Union Station was conceived as a grand transportation hub to accommodate the growing demands of rail travel and the Board played a key role in advocating for its construction and renovation recognizing the importance of a central transit hub for the city's economic growth. It’s a role the Board continues to advocate for today.

Air travel was another key transportation need identified early by the Board. Since the 1930’s it supported the idea of two airports, one on the waterfront and another in Malton, today’s Pearson.

In 1926, there were 6,436 aviation passengers, three years later that number had jumped to 75,000. The Board was alarmed that Toronto would miss out on rapidly expanding aviation and pressed all levels of government. An advisory committee was struck, chaired by the Board’s representative.

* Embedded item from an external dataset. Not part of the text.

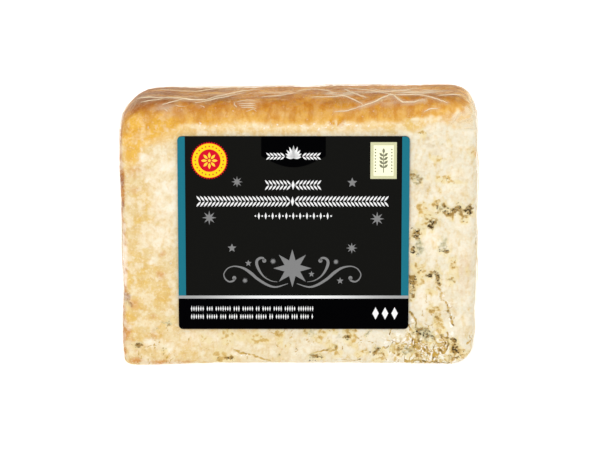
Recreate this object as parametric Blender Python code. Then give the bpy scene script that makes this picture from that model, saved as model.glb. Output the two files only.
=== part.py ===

By 1934 plans for an island airport were underway, a tunnel had even been started only to be cancelled by the federal government a year later. The Board pressed on as air routes were being established globally and across the continent at the time and no one wanted to miss out. Finally in July 1937, City Council approved both the island airport and what was at first viewed as an auxiliary airport at Malton.

The Board has continued to support and advocate for both airports ever since. It was a strong supporter of the Union Station West concept at Toronto Pearson and has hosted events over the years to raise the profile of the airport’s needs It also continued to support Billy Bishop airport as it grew into an economic driver, including its new terminal building, a finally completed pedestrian tunnel and further expansion plans. The Board recently hosted a waterfront event focused on the island airport’s future and contribution to the Toronto economy. Today, the Board continues to champion air travel into and out of our region due to its considerable impact on our economy.